Se para a maioria do povo brasileiro as coisas vão de mal a pior, o mesmo não acontece com os medalhões da política nacional. As gravações revelam o que já se sabe de longa data. É corrupção sistêmica e histórica. Sob as bençãos e proteção dos figurões de todos os poderes.

 

Mas existem perguntas que precisam ser feitas. Porque tratamentos tão diferenciados para o mesmo crime? Porque esses vazamentos seletivos? Até quando os interesses escusos dos detentores do poder político e econômico continuarão sendo preservados? Quem continuará dando as cartas? Em quem acreditar?

 

Se não há inocentes nem santos nessa história, que todos recebam o mesmo tratamento. Que não sejam tratados a pão de ló, como diria minha saudosa avó. Mas quando se tem podridão e corrupção em todas as esferas de poder, muitas outras perguntas surgem.

 

Quem matou Teori Zavaski? Quem matou o delegado federal que investigava o caso, enquanto se divertia em sua hora de folga?

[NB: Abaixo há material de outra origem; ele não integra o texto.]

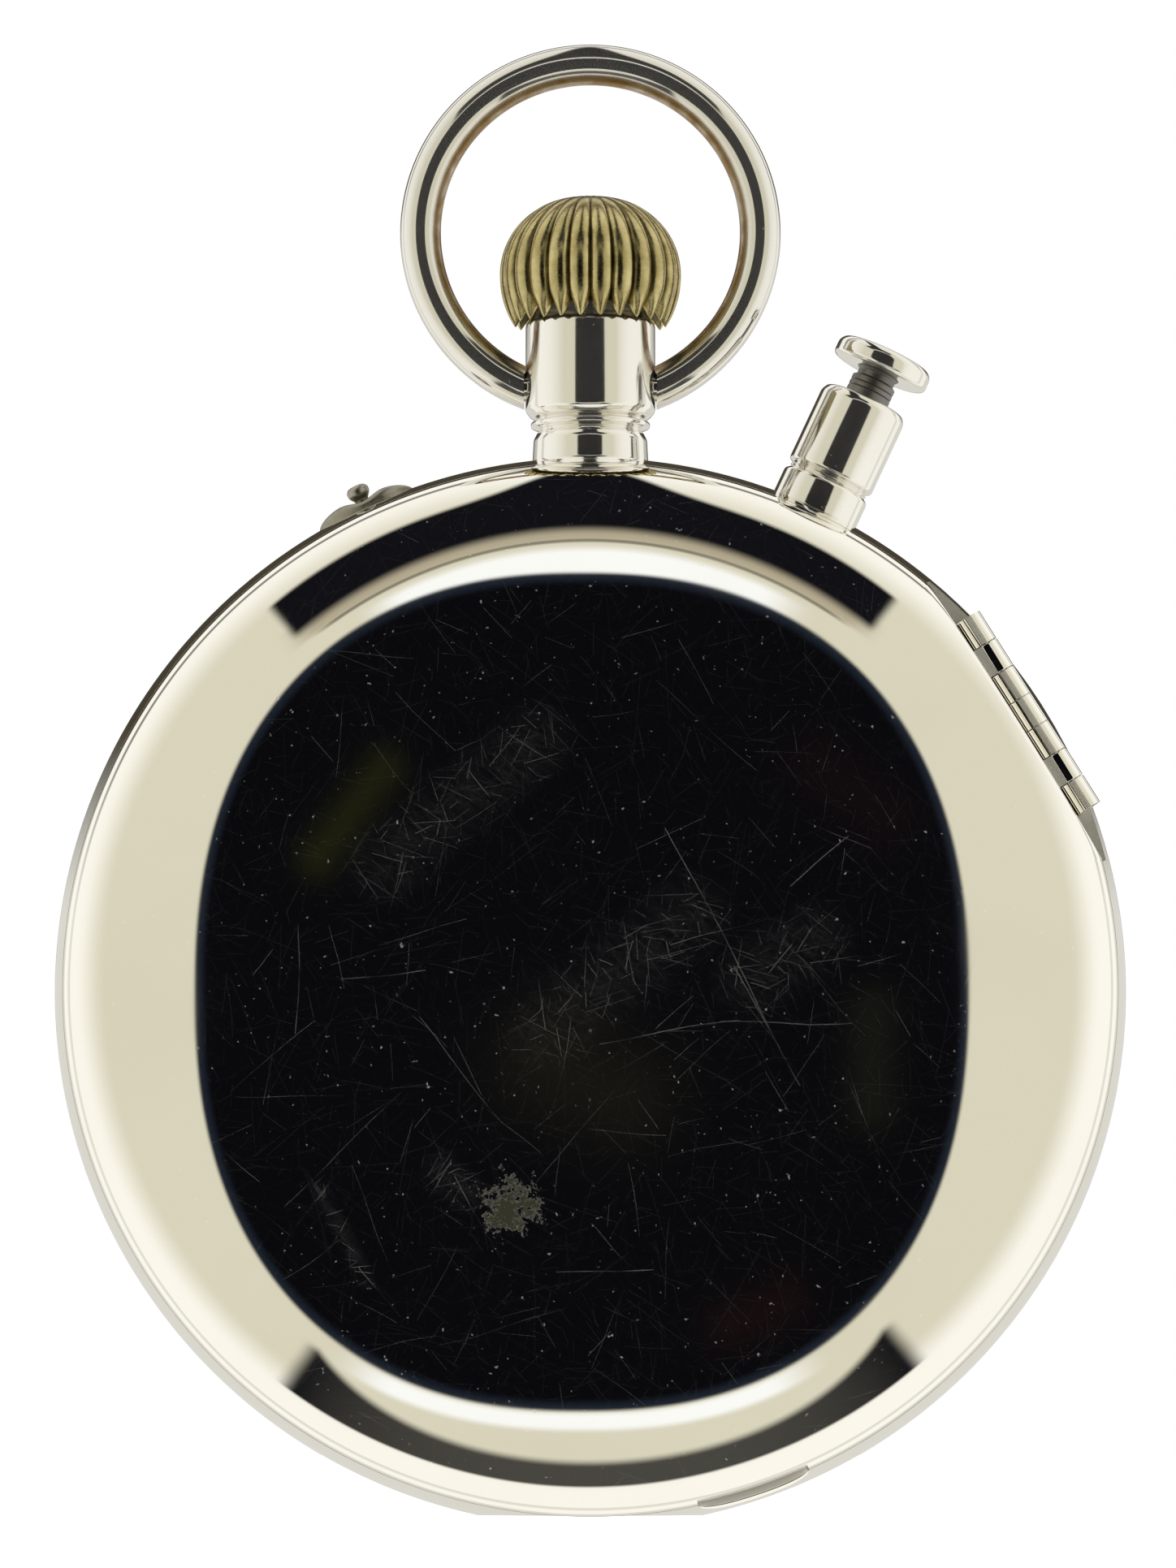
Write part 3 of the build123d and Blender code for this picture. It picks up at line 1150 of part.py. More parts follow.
fourth_wheel = train_piece(
    FOURTH,
    ((PIVOT, SMALL_HAND_Y, PIVOT_BACK), (STAFF, STAFF_FRONT, STAFF_BACK)),
    (FOURTH_TEETH, FOURTH_MODULE, bearing(FOURTH, ESCAPE), 9.8, 10.1),
    (FOURTH_PINION, THIRD_MODULE, facing_gap(FOURTH_PINION, FOURTH, THIRD), 10.6, 11.3),
)
save(fourth_wheel, "fourth_wheel")


# Escapement

IMPULSE_REACH = 1.3
BALANCE_RADIUS = 6.9
BALANCE_Y = 11.4
BALANCE_BACK = 12.0
FORK_Y = 9.1
FORK_BACK = 9.4
BALANCE_SCREWS = 14

with BuildPart() as escape_wheel:
    add(arbor(ESCAPE, (PIVOT, PIVOT_FRONT, PIVOT_BACK), (0.3, STAFF_FRONT, STAFF_BACK)))
    with BuildSketch(rear(FORK_Y)):
        with Locations(ESCAPE):
            corners = []
            root = ESCAPE_RADIUS - 0.75
            tooth_shape = ((-0.4, root), (-0.06, ESCAPE_RADIUS), (0.05, ESCAPE_RADIUS), (0.1, root))
            for tooth in range(ESCAPE_TEETH):
                for share, radius in tooth_shape:
                    angle = (tooth + share) * 2 * pi / ESCAPE_TEETH
                    corners.append((radius * sin(angle), radius * cos(angle)))
            Polygon(*corners, align=None)
            Circle(root - 0.45, mode=Mode.SUBTRACT)
            Circle(0.8)
            with PolarLocations(0, 4):
                Rectangle(0.35, 2.4, align=(Align.CENTER, Align.MIN))
    extrude(amount=FORK_BACK - FORK_Y)
    with BuildSketch(rear(9.6)):
        with Locations(ESCAPE):
            toothed(ESCAPE_PINION, FOURTH_MODULE, facing_gap(ESCAPE_PINION, ESCAPE, FOURTH))
    extrude(amount=0.7)
save(escape_wheel, "escape_wheel")

FORK_ANGLE = 90 - degrees(bearing(PALLET, BALANCE))
FORK_PLACE = Location((PALLET[0], PALLET[1], 0), (0, 0, FORK_ANGLE))

with BuildPart() as pallet_fork:
    add(arbor(PALLET, (PIVOT, PIVOT_FRONT, 10.5), (0.3, STAFF_FRONT, 9.85)))
    with BuildSketch(rear(FORK_Y)):
        with Locations(FORK_PLACE):
            Polygon((-0.3, -2.25), (-0.3, 2.25), (0.15, 2.25), (0.45, 0.3), (2.6, 0.18), (2.75, 0.95),
                    (3.2, 0.95), (3.2, 0.6), (2.95, 0.4), (2.95, -0.4), (3.2, -0.6), (3.2, -0.95),
                    (2.75, -0.95), (2.6, -0.18), (0.45, -0.3), (0.15, -2.25), align=None)
    extrude(amount=FORK_BACK - FORK_Y)
    with BuildSketch(rear(FORK_Y - 0.05)):
        with Locations(FORK_PLACE):
            for side in (-1, 1):
                with Locations((-0.5, side * 2.075)):
                    Rectangle(0.4, 0.35)
    extrude(amount=FORK_BACK - FORK_Y + 0.1)
save(pallet_fork, "pallet_fork")

with BuildPart() as balance_wheel:
    with BuildSketch(rear(BALANCE_Y)):
        with Locations(BALANCE):
            Circle(BALANCE_RADIUS)
            Circle(BALANCE_RADIUS - 0.8, mode=Mode.SUBTRACT)
            Circle(1.3)
            Rectangle(2 * BALANCE_RADIUS - 0.8, 1.1)
            Circle(0.9 + PRESSED, mode=Mode.SUBTRACT)
    extrude(amount=BALANCE_BACK - BALANCE_Y)
    for index in range(BALANCE_SCREWS):
        turn = (index + 0.5) * 2 * pi / BALANCE_SCREWS
        outward = Vector(-sin(turn), 0, cos(turn))
        middle = Vector(-BALANCE[0], (BALANCE_Y + BALANCE_BACK) / 2, BALANCE[1])
        foot = middle + outward * (BALANCE_RADIUS - 0.2)
        with BuildSketch(Plane(origin=foot, z_dir=outward)):
            Circle(0.26)
        extrude(amount=0.6)
save(balance_wheel, "balance_wheel")

with BuildPart() as balance_staff:
    add(arbor(BALANCE, (PIVOT, PIVOT_FRONT, 14.1), (0.35, STAFF_FRONT, 12.55), (1.7, 9.6, 9.85),
              (0.9, 11.2, 12.2), (0.7, 12.2, 12.5)))
    impulse_pin = (BALANCE[0] - IMPULSE_REACH * cos(radians(FORK_ANGLE)),
                   BALANCE[1] - IMPULSE_REACH * sin(radians(FORK_ANGLE)))
    add(arbor(impulse_pin, (0.2, 9.05, 9.6)))
save(balance_staff, "balance_staff")

with BuildPart() as hairspring:
    with BuildSketch(rear(12.25)):
        with Locations(BALANCE):
            spiral(0.8, 3.4, 9, 0.08)
    extrude(amount=0.2)
save(hairspring, "hairspring")


# Chronograph works

RUNNER_Y = 14.6
SPLIT_WHEEL_Y = 15.2
COLUMNS = 6
LEVER_Y = 9.9
LEVER_BACK = 10.7

with BuildPart() as chronograph_runner:
    add(arbor(CENTRE, (RUNNER_PIPE[1], CHRONOGRAPH_HAND_Y, 15.05), (1.0, 14.4, 15.05)))
    with BuildSketch(rear(RUNNER_Y)):
        toothed(RUNNER_TEETH, 2 * RUNNER_RADIUS / RUNNER_TEETH, 0, 5, 1.2, 0.7)
    extrude(amount=0.25)
    add(arbor(CENTRE, (RUNNER_PIPE[0], 2, 16)), mode=Mode.SUBTRACT)
save(chronograph_runner, "chronograph_runner")

with BuildPart() as split_wheel:
    add(arbor(CENTRE, (RUNNER_PIPE[0] - RUNNING, SPLIT_HAND_Y, 15.3), (0.8, 15.15, 15.6),
              (PIVOT, 15.6, 16.2)))
    with BuildSketch(rear(SPLIT_WHEEL_Y)):
        toothed(90, 0.1, 0, 4, 1.0, 0.6)
    extrude(amount=0.2)
save(split_wheel, "split_wheel")

with BuildPart() as column_wheel:
    add(arbor(COLUMN_WHEEL, (0.4, 7.9, 9.9), (1.3, 10.5, 14.0), (2.4, 14.0, 14.5)))
    with BuildSketch(rear(LEVER_Y)):
        with Locations(COLUMN_WHEEL):
            toothed(2 * COLUMNS, 0.4, 0)
    extrude(amount=0.6)
    with BuildSketch(rear(14.5)):
        with Locations(COLUMN_WHEEL):
            Circle(2.4)
            Circle(1.2, mode=Mode.SUBTRACT)
            with PolarLocations(0, COLUMNS):
                Rectangle(1.1, 3, align=(Align.CENTER, Align.MIN), mode=Mode.SUBTRACT)
    extrude(amount=1.1)
save(column_wheel, "column_wheel")


def lever(pivot, pad, tail, tail_radius):
    """A two-armed lever on a stud, with a round pad at one end and a beak at the other."""
    with BuildPart() as piece:
        with BuildSketch(rear(LEVER_Y)):
            link(pivot, pad, 1.5, 0.6)
            link(pivot, tail, 1.5, tail_radius)
            with Locations(pivot):
                Circle(STUD_RADIUS + RUNNING, mode=Mode.SUBTRACT)
        extrude(amount=LEVER_BACK - LEVER_Y)
    return piece


save(lever(CHRONOGRAPH_LEVER, (0, 21.5), (11.0, 15.4), 0.5), "chronograph_lever")
save(lever(SPLIT_LEVER, clock_spot(SPLIT_ANGLE, 26.7), (20.5, 13.0), 0.5), "split_lever")
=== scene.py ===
"""Studio scene of a large split-seconds chronograph watch, seen from behind.

Everything is in the CAD frame: +Z runs to the pendant at 12 o'clock and +Y out of the back. Lengths are
millimetres and angles are degrees unless a name says otherwise; meshes are scaled to metres. "Clock
angles" run clockwise from 12 as somebody sees them who looks at the back.
"""

import json
from math import cos, degrees, pi, radians, sin

import bmesh
import bpy
import numpy as np
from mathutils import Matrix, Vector


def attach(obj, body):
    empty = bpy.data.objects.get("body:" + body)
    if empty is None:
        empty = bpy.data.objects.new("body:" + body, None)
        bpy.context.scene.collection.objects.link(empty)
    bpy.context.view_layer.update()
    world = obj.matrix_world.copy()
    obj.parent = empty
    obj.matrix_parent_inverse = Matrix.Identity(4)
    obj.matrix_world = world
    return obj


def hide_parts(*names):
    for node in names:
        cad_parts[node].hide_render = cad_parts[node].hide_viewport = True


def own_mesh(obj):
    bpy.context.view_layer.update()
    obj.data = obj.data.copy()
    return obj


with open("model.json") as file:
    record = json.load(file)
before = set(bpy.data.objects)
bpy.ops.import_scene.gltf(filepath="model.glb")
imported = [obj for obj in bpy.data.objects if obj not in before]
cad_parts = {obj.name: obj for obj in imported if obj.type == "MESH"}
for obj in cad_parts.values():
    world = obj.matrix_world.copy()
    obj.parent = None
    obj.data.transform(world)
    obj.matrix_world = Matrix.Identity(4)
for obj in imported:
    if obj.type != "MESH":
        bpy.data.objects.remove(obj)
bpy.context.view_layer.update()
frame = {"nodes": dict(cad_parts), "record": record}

MM = 0.001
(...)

Quem será o próximo da lista daquele que foi surpreendido pedindo R$ 500 mil para pagar advogado, mas depositou na conta dos Perrela, aqueles mesmo do helicóptero pego em terras capixabas com 500 kg de cocaína (esse povo gosta desse número hein?).

 

Quem pegaria os R$ 500 mil? "Alguém que a gente possa matar". Já estão matando o povo brasileiro de frustração, tristeza e inanição ao retirar direitos e negar o acesso ao básico. Quanto aos crimes de mando dos poderosos, ficam impunes.

 

É lamentável que o desabafo daquele negro velho não seja um fato isolado. Só o povo salva o país. Estamos esperando o quê?